Here’s the JavaScript code again:

function towerOfHanoi(n, source, target, auxiliary) {
    if (n === 1) {
        console.log(`Move disk 1 from ${source} to ${target}`);
        return;
    }
    towerOfHanoi(n - 1, source, auxiliary, target); // First recursive call
    console.log(`Move disk ${n} from ${source} to ${target}`);
    towerOfHanoi(n - 1, auxiliary, target, source); // Second recursive call
}

// Example usage:
towerOfHanoi(3, "A", "C", "B");

Recursive steps:

1. Move n-1 disks from source to auxiliary rod.
2. Move the largest disk (n) from source to target.
3. Move n-1 disks from auxiliary to target.

Call Tree Visualization (Simplified for 3 disks):

flowchart TD
    A["Move 3 disks from A to C (using B)"] --> B["Move 2 disks from A to B (using C)"]
    B --> C["Move disk 1 from A to C"]
    B --> D["Move disk 2 from A to B"]
    D --> E["Move disk 1 from C to B"]
    A --> F["Move disk 3 from A to C"]
    A --> G["Move 2 disks from B to C (using A)"]
    G --> H["Move disk 1 from B to A"]
    G --> I["Move disk 2 from B to C"]
    I --> J["Move disk 1 from A to C"]

Time and Space Complexity of Tree Recursion (Tower of Hanoi):

The Tower of Hanoi algorithm has a time complexity of O(2^n). This is because for each disk (except the smallest), the problem is essentially solved twice for a smaller number of disks.
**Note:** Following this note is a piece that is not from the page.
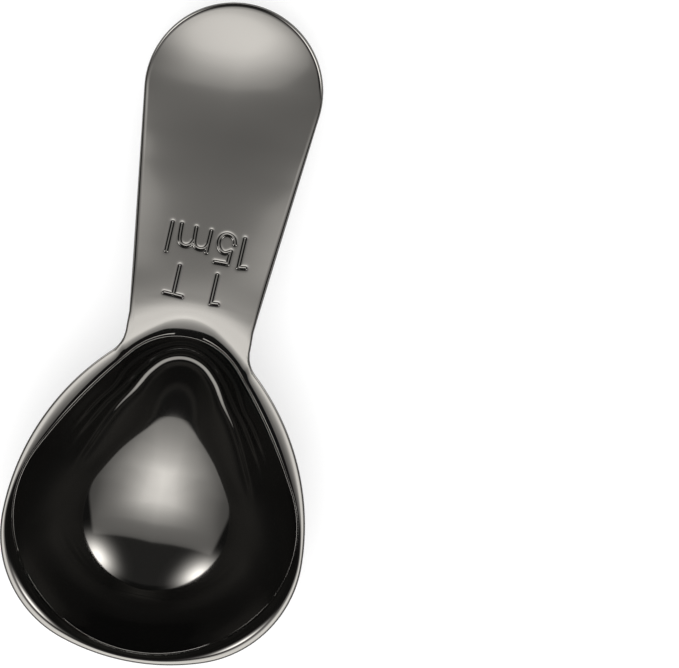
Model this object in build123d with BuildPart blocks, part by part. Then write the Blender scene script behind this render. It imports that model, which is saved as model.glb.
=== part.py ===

The space complexity is O(n) due to the depth of the recursion stack. In the worst case, the stack will hold n function calls.

The Tower of Hanoi elegantly demonstrates tree recursion where the problem is broken down into two similar, smaller subproblems.

Conclusion

Indirect, nested, and tree recursion offer powerful ways to structure algorithms, allowing for elegant solutions to complex problems. While direct recursion forms the foundation, these variations expand the possibilities of recursive thinking. Understanding their nuances, potential complexities, and, importantly, their time and space complexities, is crucial for any programmer seeking to leverage the full power of recursion in their code. By recognizing these patterns and their performance implications, you can better design, analyze, and debug recursive algorithms in your full-stack development endeavors.